Home Worship Planning Seasons & Holidays Easter Sermon Series 2016 - Week Four Preaching Notes

Easter Sermon Series 2016 - Week Four Preaching Notes

Key Word: Serve

Notes for Acts 9:36-43

Last week, we ended by talking about our vow to serve the Lord. This week, we will spend a little more time thinking about what that looks like as we consider another vow in our baptismal covenant:

“To confess Jesus Christ as Savior, put their whole trust in his grace, and promise to serve him as their Lord.”

In the notes from a week ago I explained how, when I was a teenager, I noticed that some of my Christian friends from other denominations had a different understanding of conversion. For them, conversion happened in the moment when people realized that through Jesus Christ their sins were forgiven. Coming to this belief meant that because of what Jesus did for them on the cross, from that time forward, they were set free from their sins and promised eternal life in heaven. Their future was secure, no matter what else happened.
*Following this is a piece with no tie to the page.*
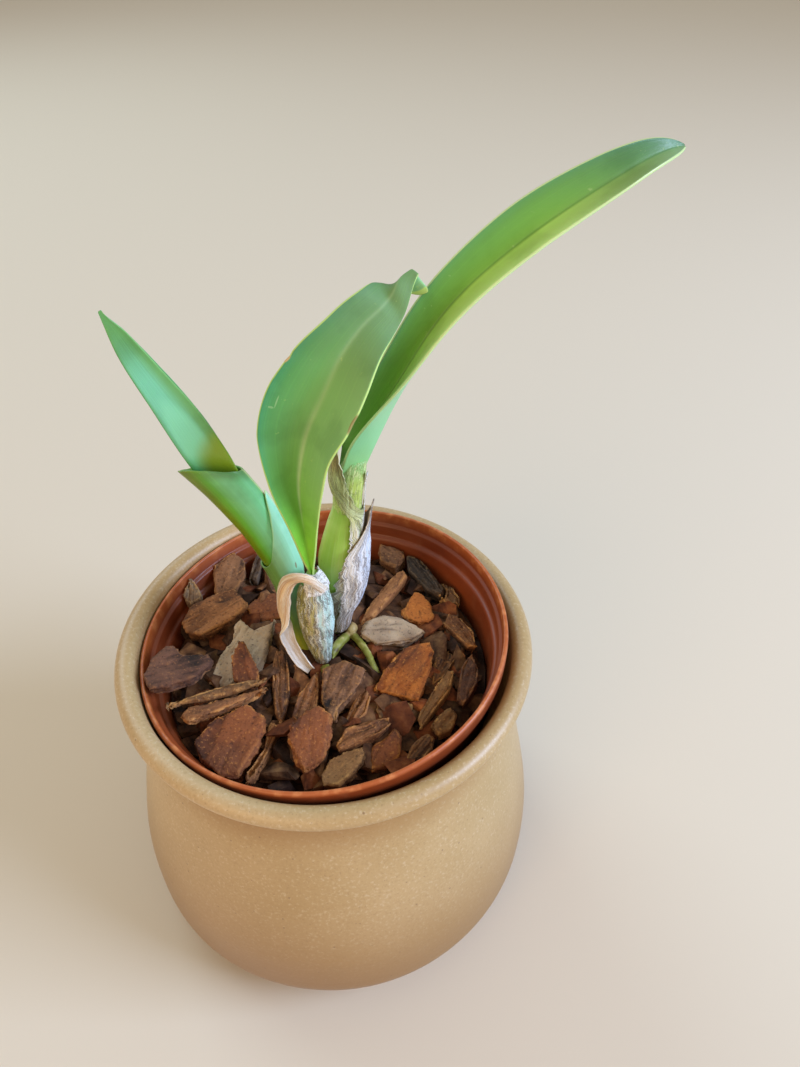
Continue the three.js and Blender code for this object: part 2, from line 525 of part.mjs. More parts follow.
// One small chip: a broken block whose corners are shifted at random.
function smallChip(random, place) {
  const between = ([low, high]) => low + (high - low) * random();
  const half = [between(BED.length) / 2, between(BED.width) / 2, between(BED.thickness) / 2];
  const drawnIn = () => 1 - BED.shrink * random();
  const corners = [];
  for (const x of [-1, 1]) {
    for (const y of [-1, 1]) {
      for (const z of [-1, 1]) {
        corners.push(vector([half[0] * x * drawnIn(), half[1] * y * drawnIn(), half[2] * z * drawnIn()]));
      }
    }
  }
  const [tiltX, tiltY] = BED.tilt.map((range) => (random() - 0.5) * range);
  const tilt = new THREE.Euler(tiltX, tiltY, random() * 2 * Math.PI, 'ZYX');
  const matrix = new THREE.Matrix4().makeRotationFromEuler(tilt).setPosition(place);
  return solid(new ConvexGeometry(corners.map((corner) => corner.applyMatrix4(matrix))));
}

// All the bark in one body: the fill down to the pot's floor, with small chips lying half sunk on its mound.
function barkBed(room) {
  const random = randomFrom(BED.seed);
  const [foot] = BED.mound[BED.mound.length - 1];
  const fill = turned([[0, BED.fillTop], [foot, BED.fillTop], ...BED.mound.slice().reverse()], BED.sides);
  const chips = [];
  for (let i = 0; i < BED.places; i += 1) {
    const radius = BED.reach * Math.sqrt((i + 0.5) / BED.places);
    const angle = i * GOLDEN_ANGLE + BED.wander * random();
    const place = new THREE.Vector3(radius * Math.cos(angle), radius * Math.sin(angle), 0);
    const rise = THREE.MathUtils.lerp(...BED.rise, random());
    place.z = BED.mound[0][1] - BED.sag * radius * radius + rise;
    if (!CHIPS.some((chip) => surrounds(chip.outline, place))) chips.push(smallChip(random, place));
  }
  return join([fill, ...chips]).intersect(room);
}

// ---------------------------------------------------------------------------------------------------
// Plant
// ---------------------------------------------------------------------------------------------------

// A leaf blade as a wall between its underside and its upper face.
function leafBlade(leaf) {
  const curve = new THREE.CatmullRomCurve3(leaf.midrib.map(vector), false, 'catmullrom', 0.5);
  const under = [];
  const upper = [];
  for (let i = 0; i < LEAF_STEPS; i += 1) {
    const t = i / (LEAF_STEPS - 1);
    const centre = curve.getPointAt(t);
    const forward = curve.getTangentAt(t);
    const front = new THREE.Vector3(0, -1, 0);
    front.addScaledVector(forward, -front.dot(forward)).normalize();
    const right = new THREE.Vector3().crossVectors(forward, front);
    const turn = radians(along(leaf.turn, t));
    const face = front.clone().multiplyScalar(Math.cos(turn)).addScaledVector(right, Math.sin(turn));
    const side = right.clone().multiplyScalar(Math.cos(turn)).addScaledVector(front, -Math.sin(turn));
    const fold = radians(along(leaf.fold, t));
    const pastShoulder = leaf.tip ? Math.max((t - 1 + leaf.tip) / leaf.tip, 0) : 0;
    const half = Math.max(along(leaf.halfWidth, t) * Math.sqrt(1 - pastShoulder ** 2), LEAF_LIMITS.half);
    const wide = half * Math.cos(fold);
    const high = half * Math.sin(fold);
    const margin = leaf.edge * Math.cos(fold);
    const wideInside = Math.max(wide - leaf.edge * Math.sin(fold), LEAF_LIMITS.inside);
    const keel = Math.min(leaf.middle / Math.cos(fold), LEAF_LIMITS.keel * Math.abs(high) + margin);
    const longer = 1 + ((leaf.flap ?? 0) / half) * THREE.MathUtils.smoothstep(t, FLAP.from, FLAP.to);
    const place = (across, up) => centre.clone().addScaledVector(side, across).addScaledVector(face, up);
    const sheet = (reach, low, top) => LEAF_ACROSS.map((k) => {
      const stretch = k < 0 ? longer : 1;
      const lift = THREE.MathUtils.lerp(low, top, Math.abs(k) ** LEAF_ROUNDING * stretch);
      return place(reach * k * stretch, lift);
    });
    under.push(sheet(wide, 0, high));
    upper.push(sheet(wideInside, keel, high + margin));
  }
  return solid(wall(under, upper, false));
}

function ringAround(x, y, z, halfX, halfY, sides) {
  return Array.from({ length: sides }, (_, j) => {
    const angle = (2 * Math.PI * j) / sides;
    return new THREE.Vector3(x + halfX * Math.cos(angle), y + halfY * Math.sin(angle), z);
  });
}

function pseudobulb(rows, grow) {
  const rings = rows.map(([z, x, y, radius]) => ringAround(x, y, z, radius + grow, radius + grow, BULB_SIDES));
  rings[0].forEach((point) => point.setZ(point.z - grow));
  rings[rings.length - 1].forEach((point) => point.setZ(point.z + grow));
  return solid(loft(rings));
}

// A papery sheath wrapped part of the way round a pseudobulb.
function sheath(rows, bulb, layer) {
  const low = rows[0][0];
  const high = rows[rows.length - 1][0];
  const heights = [...rows, ...bulb].map((row) => row[0]).filter((z) => z >= low && z <= high);
  const steps = [...new Set(heights)].sort((a, b) => a - b);
  const sheet = (offset) => steps.map((z) => {
    const [start, end, off] = rowAt(rows, z);
    const [x, y, radius] = rowAt(bulb, z);
    return Array.from({ length: SHEATH.columns }, (__, j) => {
      const angle = radians(start + ((end - start) * j) / (SHEATH.columns - 1));
      const reach = radius + offset + off * Math.max(Math.cos(angle), 0) ** SHEATH.hug;
      return new THREE.Vector3(x + reach * Math.cos(angle), y + reach * Math.sin(angle), z);
    });
  });
  const inner = SHEATH.gap + layer * (SHEATH.gap + SHEATH.wall);
  return solid(wall(sheet(inner + SHEATH.wall), sheet(inner), false));
}

// The height of a sleeve's rim at an angle, highest towards one side.
function rimHeight(rim, angle) {
  return rim.low + rim.rise * (0.5 + 0.5 * Math.cos(angle - radians(rim.towards))) ** 2;
}

// A closed sleeve round the new shoot. With no gap, its outer face follows the rows of SHOOT.
function sleeve(rim) {
  const offset = rim.gap ? rim.gap + rim.wall : 0;
  const sheet = (out) => Array.from({ length: SHOOT_ROWS + 1 }, (_, i) => {
    return Array.from({ length: SHOOT_SIDES }, (__, j) => {
      const angle = (2 * Math.PI * j) / SHOOT_SIDES;
      const t = i / SHOOT_ROWS;
      const z = THREE.MathUtils.lerp(rim.bottom, rimHeight(rim, angle), t);
      const [x, y, halfX, halfY] = rowAt(SHOOT, z);
      const flare = rim.flare * t ** rim.bend * Math.max(-Math.cos(angle), 0);
      const reach = out + flare;
      return new THREE.Vector3(x + (halfX + reach) * Math.cos(angle), y + (halfY + out) * Math.sin(angle), z);
    });
  });
  return solid(wall(sheet(offset), sheet(offset - rim.wall), true));
}

// The outside of the whole shoot as one filled solid, for cutting room in the bark.
function shootRoom(grow) {
  const rows = SHOOT.filter(([z]) => z < SHOOT_IN_BARK);
  const reach = SHOOT_SHEATH.gap + SHOOT_SHEATH.wall + grow;
  const rings = rows.map(([z, x, y, halfX, halfY]) => {
    return ringAround(x, y, z, halfX + reach, halfY + reach, SHOOT_SIDES);
  });
  rings[0].forEach((point) => point.setZ(SHOOT_SHEATH.bottom - grow));
  return solid(loft(rings));
}

// The bract: a strip that is bent across its width and follows its path.
function bract(grow) {
  const curve = new THREE.CatmullRomCurve3(BRACT.path.map(vector));
  const sheet = (offset) => Array.from({ length: BRACT.rows + 1 }, (_, i) => {
    const t = i / BRACT.rows;
    const centre = curve.getPointAt(t);
    const forward = curve.getTangentAt(t);
    const outward = new THREE.Vector3(centre.x - BRACT.around[0], centre.y - BRACT.around[1], 0).normalize();
    outward.addScaledVector(forward, -outward.dot(forward)).normalize();
    const side = new THREE.Vector3().crossVectors(forward, outward);
    const half = along(BRACT.halfWidth, t);
    return BRACT_ACROSS.map((k) => {
      const bend = radians(BRACT.curl * k);
      const reach = half / Math.sin(radians(BRACT.curl));
      const across = (reach + offset) * Math.sin(bend) + k * grow;
      const up = (reach + offset) * Math.cos(bend) - reach;
      return centre.clone().addScaledVector(side, across).addScaledVector(outward, up);
    });
  });
  return solid(wall(sheet(BRACT.thick + grow), sheet(-grow), false));
}

function rhizome(grow) {
  const knob = new THREE.SphereGeometry(KNOB.radius + grow, ROOT_SIDES, 6).translate(...KNOB.centre);
  return join([...RHIZOME.map((root) => bar(root, grow)), solid(knob)]);
}

// ---------------------------------------------------------------------------------------------------
// Assembly
// ---------------------------------------------------------------------------------------------------

const group = new THREE.Group();

function addPiece(name, body, tone) {
  const mesh = body.getMesh();
  const geometry = new THREE.BufferGeometry();
  geometry.setAttribute('position', new THREE.BufferAttribute(Float32Array.from(mesh.vertProperties), 3));
  geometry.setIndex(new THREE.BufferAttribute(Uint32Array.from(mesh.triVerts), 1));
  geometry.computeVertexNormals();
  const [color, roughness] = COLOURS[tone];
  const piece = new THREE.Mesh(geometry, new THREE.MeshStandardMaterial({ color, roughness, metalness: 0 }));
  piece.name = name;
  group.add(piece);
}

const pot = nurseryPot();
addPiece('cover_pot', coverPot(), 'stoneware');
addPiece('nursery_pot', pot, 'plastic');

addPiece('pseudobulb_front', pseudobulb(BULB_FRONT, 0), 'bulb');
addPiece('pseudobulb_back', pseudobulb(BULB_BACK, 0), 'bulb');
addPiece('sheath_front', sheath(SHEATH_FRONT, BULB_FRONT, 0), 'papery');
addPiece('sheath_back', sheath(SHEATH_BACK, [...BULB_BACK, ...FOOT_BACK], 0), 'papery');
addPiece('sheath_back_outer', sheath(SHEATH_OUTER, BULB_BACK, 1), 'papery');
addPiece('bract_curled', bract(0), 'straw');
addPiece('leaf_long', leafBlade(LEAF_LONG), 'leaf');
addPiece('leaf_broad', leafBlade(LEAF_BROAD), 'leaf');
addPiece('leaf_new', leafBlade(LEAF_NEW), 'fresh');
addPiece('leaf_second', sleeve(SLEEVE), 'fresh');
addPiece('shoot_sheath', sleeve(SHOOT_SHEATH), 'fresh');

// The stems with their sheaths stand in the rhizome and the bark in plain sockets.
const layers = SHEATH.gap + SHEATH.wall;
const stems = [
  pseudobulb(BULB_FRONT, layers + CLEAR),
  pseudobulb(BULB_BACK, 2 * layers + CLEAR),
  shootRoom(CLEAR),
  bract(CLEAR),
  bract(CLEAR).translate([0, 0, -CLEAR]),
];
addPiece('rhizome_roots', largest(cut(rhizome(0), stems)), 'root');

const plant = [...stems, rhizome(CLEAR)];
const room = nurseryRoom();
const above = [];
CHIPS.forEach((chip, i) => {
  const whole = largeChip(chip, i, 0);
  const inPot = i === 0 ? whole : whole.intersect(room);
  const body = largest(cut(inPot, [...plant, ...above]));
  addPiece(`bark_chip_${String(i + 1).padStart(2, '0')}`, body, chip.tone);
  above.push(largeChip(chip, i, CLEAR));
});
addPiece('bark_bed', largest(cut(barkBed(room), [...plant, ...above])), 'bed');

export default group;
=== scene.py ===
# %% [markdown]
# # A potted cattleya orchid
# This lesson dresses a plain solid model of a young orchid. The frame holds the solids, one node for each piece, in
# metres. Each cell below makes one piece or one finish: the two pots, the bark, the leaves, the swollen stems with
# their papery sheaths, the new shoot and the roots.

# %% Load the solid model
import json
import math
import random

import bmesh
import bpy
import numpy as np
from mathutils import Matrix, Vector, noise


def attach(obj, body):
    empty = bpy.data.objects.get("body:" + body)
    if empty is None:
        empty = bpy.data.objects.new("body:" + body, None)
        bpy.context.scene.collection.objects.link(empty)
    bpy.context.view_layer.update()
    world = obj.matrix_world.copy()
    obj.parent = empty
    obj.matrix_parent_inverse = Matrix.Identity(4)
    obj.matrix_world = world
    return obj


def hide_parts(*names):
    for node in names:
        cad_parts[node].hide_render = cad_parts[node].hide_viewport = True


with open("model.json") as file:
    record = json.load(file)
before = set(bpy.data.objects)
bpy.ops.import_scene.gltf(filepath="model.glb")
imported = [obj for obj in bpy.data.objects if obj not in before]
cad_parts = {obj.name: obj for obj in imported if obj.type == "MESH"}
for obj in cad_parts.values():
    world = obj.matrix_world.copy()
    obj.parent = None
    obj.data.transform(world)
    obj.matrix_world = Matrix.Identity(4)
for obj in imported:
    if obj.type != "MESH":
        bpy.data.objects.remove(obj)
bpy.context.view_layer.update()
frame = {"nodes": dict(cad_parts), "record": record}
NODES = frame["nodes"]
MM = 0.001

# %% [markdown]
# ## The camera
# The plant is seen from above the front rim, about 42 degrees down and 8 degrees towards the right. The camera is
# turned by building its three axes from those angles, which is easier to read than three Euler angles.

# %% Camera
CAMERA_PLACE = Vector((0, -176.4, 319)) * MM
CAMERA_YAW = math.radians(7.9)  # to the right of +Y
CAMERA_PITCH = math.radians(41.78)  # below the horizon
CAMERA_ROLL = math.radians(-0.25)
CAMERA_LENS = 26.99  # millimetres on a 36 mm sensor, along the picture's height

level_right = Vector((math.cos(CAMERA_YAW), -math.sin(CAMERA_YAW), 0))
ahead = Vector((math.sin(CAMERA_YAW) * math.cos(CAMERA_PITCH), math.cos(CAMERA_YAW) * math.cos(CAMERA_PITCH),
                -math.sin(CAMERA_PITCH)))
level_up = level_right.cross(ahead)
right = level_right * math.cos(CAMERA_ROLL) - level_up * math.sin(CAMERA_ROLL)
up = level_up * math.cos(CAMERA_ROLL) + level_right * math.sin(CAMERA_ROLL)
camera_data = bpy.data.cameras.new("camera")
camera_data.lens = CAMERA_LENS
camera_data.sensor_width = 36
camera_data.clip_start = 0.01
camera = bpy.data.objects.new("camera", camera_data)
camera.matrix_world = Matrix.Translation(CAMERA_PLACE) @ Matrix((right, up, -ahead)).transposed().to_4x4()
bpy.context.scene.collection.objects.link(camera)
bpy.context.scene.camera = camera
print("camera looks along", [round(value, 3) for value in ahead])

# %% [markdown]
# ## Small helpers
# Shader trees and geometry trees are both built from nodes and links. One helper makes a node, and either fills each
# input with a value or links another node's output to it. An output is wrapped as a Wire, so that a sum of outputs
# can be written as a sum. Colours are web colours, turned into the linear numbers that Blender works with.

# %% Helpers for node trees and colours
def colour(web):
    """A web colour such as "a05a2c" as linear red, green, blue and alpha."""
    parts = [int(web[i:i + 2], 16) / 255 for i in (0, 2, 4)]
    linear = [part / 12.92 if part <= 0.04045 else ((part + 0.055) / 1.055) ** 2.4 for part in parts]
    return (*linear, 1.0)


def node(tree, kind, inputs=None, **settings):
    """Adds a node. An input takes a plain value, a web colour, or the Wire of another node."""
    made = tree.nodes.new(kind)
    for key, value in settings.items():
        setattr(made, key, value)
    for key, value in (inputs or {}).items():
        link(value, made.inputs[key])
    return Outputs(made)


def link(value, socket):
    """Links a Wire to an input, or writes a plain value or a web colour there."""
    if isinstance(value, Wire):
        value.tree.links.new(value.socket, socket)
    elif socket.type == "RGBA" and isinstance(value, str):
        socket.default_value = colour(value)
    else:
        socket.default_value = value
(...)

Of course, in these other denominational belief systems, the idea is that once a person has an experience like this, he or she will live in a different way. Ideally, a person who has been saved should “go and sin no more” (John 8:11). Like Paul on the road to Damascus, once we encounter Jesus Christ, our lives should be completely changed. When we are born again by water and the spirit, we become new people, enabled by the grace of God to live into our call to be disciples of Jesus Christ for the transformation of the world. But the reality is, we all know that it is impossible for most of us to be without sin. It is deep within our humanity to “sin and fall short of the glory of God” (Romans 3:23).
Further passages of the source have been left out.